→ **WHAT YOU ARE ASKED TO DO**:
All of the data must be printed exactly; please include every line.

→ **GIVEN MATERIAL**:
<<<<
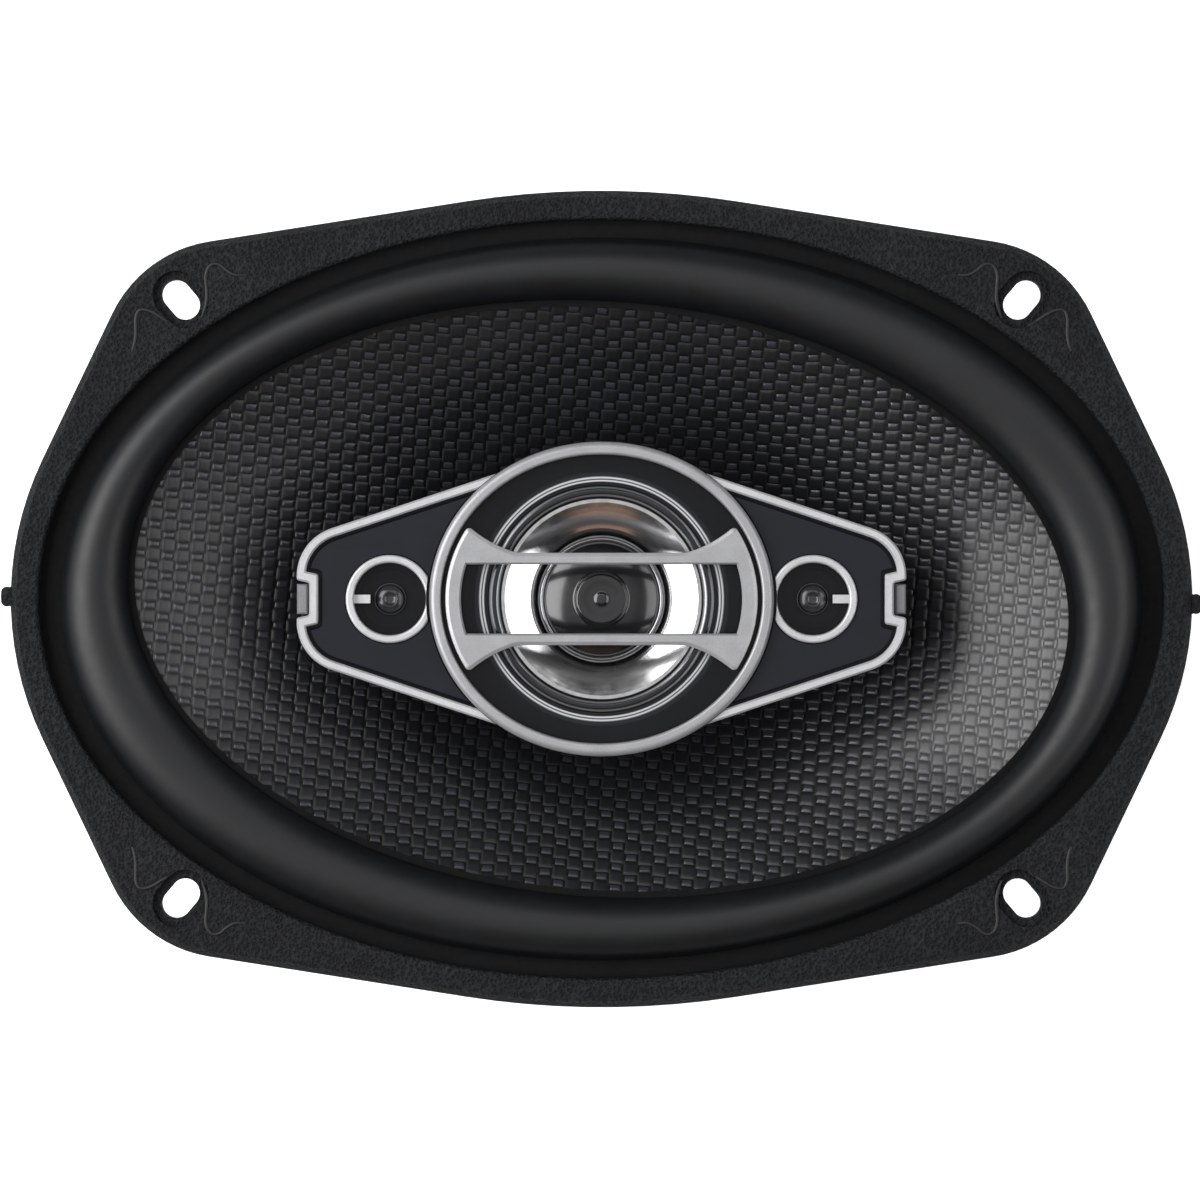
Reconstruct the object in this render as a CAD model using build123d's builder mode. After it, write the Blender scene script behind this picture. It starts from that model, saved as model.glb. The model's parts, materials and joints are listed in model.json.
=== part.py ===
from build123d import *
import os
from math import cos, pi, radians, sin, sqrt

# Coaxial 6 x 9 inch car speaker, four way, in millimetres.
# Z = 0 is the rear face of the mounting flange and +Z points at the listener.
# X runs along the long side of the flange, and the sound axis is the Z axis.

os.makedirs("parts", exist_ok=True)

# ---------------------------------------------------------------- driving dimensions
# Mounting flange: a rounded eight-sided outline, given by its corners before rounding.
END_CORNER_X = 125.5
SIDE_CORNER_Y = 84.0
MAIN_CORNER = (92.2, 69.6)
END_RADIUS = 64.8
SIDE_RADIUS = 175.0
MAIN_RADIUS = 26.0
SHEET = 1.2  # steel thickness of the pressed basket

# Mounting slots, one near each main corner.
SLOT_X = 84.2
SLOT_Y = 59.9
SLOT_WIDTH = 5.8
SLOT_LENGTH = 8.6
SLOT_TURN = 49.6

# Basket: an oval wall that falls to a round spider shelf and a round cup.
WALL_TOP = (110.4, 73.9)
WALL_BEND = (107.0, 70.6)
WALL_BEND_Z = -9.0
SHELF_Z = -34.0
SHELF_RADIUS = 54.0
CUP_RADIUS = 47.0
CUP_Z = -48.0
CUP_HOLE_RADIUS = 22.0
SPOKE_ANGLES = (0, 38, 90, 142, 180, 218, 270, 322, 360)
SPOKE_HALF_WIDTH = 5.5
RIVET_CIRCLE = 34.0
RIVET_RADIUS = 2.0

# Front gasket, the textured ring over the flange.
GASKET_TOP = 5.0
GASKET_OPENING = (112.6, 75.9)
GASKET_INSET = 0.3
SLOT_RECESS = 3.6
SLOT_RECESS_DEPTH = 1.4
TAB_X = 120.2
TAB_HALF = 2.0
TAB_HEIGHT = 2.6

# Surround: a half roll from the flange to the cone. The cone sits a few degrees round.
LIP = 0.8
LIP_OUTER = (115.2, 78.6)
ROLL_OUTER = (108.4, 72.4)
ROLL_INNER = (94.9, 59.5)
ROLL_HEIGHT = 6.2
ROLL_SKIN = 0.8
LIP_INNER = (94.5, 59.1)
CONE_TURN = -4.4

# Woofer cone, from its oval rim to the round neck.
CONE_RIM = (94.4, 59.0)
CONE_SKIN = 0.85
RIM_FOOT = 1.0
NECK_RADIUS = 16.6
NECK_Z = -31.0
CONE_BULGE = 0.86  # below one, the cone bows towards the listener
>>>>
→ **RESPONSE TO THE TASK**:
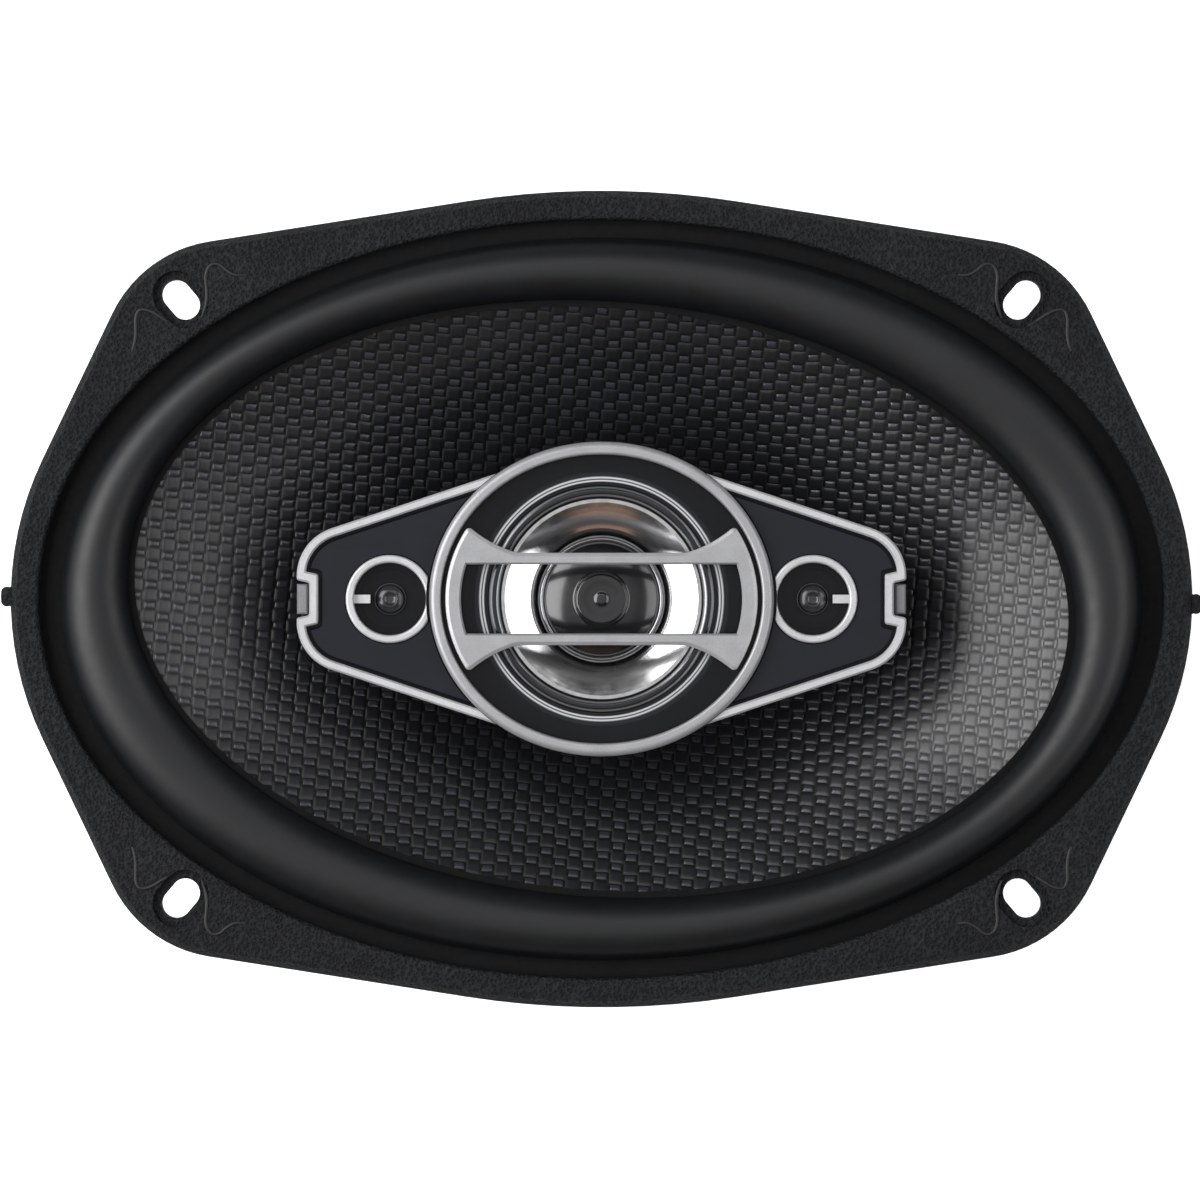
Reconstruct the object in this render as a CAD model using build123d's builder mode. After it, write the Blender scene script behind this picture. It starts from that model, saved as model.glb. The model's parts, materials and joints are listed in model.json.
=== part.py ===
from build123d import *
import os
from math import cos, pi, radians, sin, sqrt

# Coaxial 6 x 9 inch car speaker, four way, in millimetres.
# Z = 0 is the rear face of the mounting flange and +Z points at the listener.
# X runs along the long side of the flange, and the sound axis is the Z axis.

os.makedirs("parts", exist_ok=True)

# ---------------------------------------------------------------- driving dimensions
# Mounting flange: a rounded eight-sided outline, given by its corners before rounding.
END_CORNER_X = 125.5
SIDE_CORNER_Y = 84.0
MAIN_CORNER = (92.2, 69.6)
END_RADIUS = 64.8
SIDE_RADIUS = 175.0
MAIN_RADIUS = 26.0
SHEET = 1.2  # steel thickness of the pressed basket

# Mounting slots, one near each main corner.
SLOT_X = 84.2
SLOT_Y = 59.9
SLOT_WIDTH = 5.8
SLOT_LENGTH = 8.6
SLOT_TURN = 49.6

# Basket: an oval wall that falls to a round spider shelf and a round cup.
WALL_TOP = (110.4, 73.9)
WALL_BEND = (107.0, 70.6)
WALL_BEND_Z = -9.0
SHELF_Z = -34.0
SHELF_RADIUS = 54.0
CUP_RADIUS = 47.0
CUP_Z = -48.0
CUP_HOLE_RADIUS = 22.0
SPOKE_ANGLES = (0, 38, 90, 142, 180, 218, 270, 322, 360)
SPOKE_HALF_WIDTH = 5.5
RIVET_CIRCLE = 34.0
RIVET_RADIUS = 2.0

# Front gasket, the textured ring over the flange.
GASKET_TOP = 5.0
GASKET_OPENING = (112.6, 75.9)
GASKET_INSET = 0.3
SLOT_RECESS = 3.6
SLOT_RECESS_DEPTH = 1.4
TAB_X = 120.2
TAB_HALF = 2.0
TAB_HEIGHT = 2.6

# Surround: a half roll from the flange to the cone. The cone sits a few degrees round.
LIP = 0.8
LIP_OUTER = (115.2, 78.6)
ROLL_OUTER = (108.4, 72.4)
ROLL_INNER = (94.9, 59.5)
ROLL_HEIGHT = 6.2
ROLL_SKIN = 0.8
LIP_INNER = (94.5, 59.1)
CONE_TURN = -4.4

# Woofer cone, from its oval rim to the round neck.
CONE_RIM = (94.4, 59.0)
CONE_SKIN = 0.85
RIM_FOOT = 1.0
NECK_RADIUS = 16.6
NECK_Z = -31.0
CONE_BULGE = 0.86  # below one, the cone bows towards the listener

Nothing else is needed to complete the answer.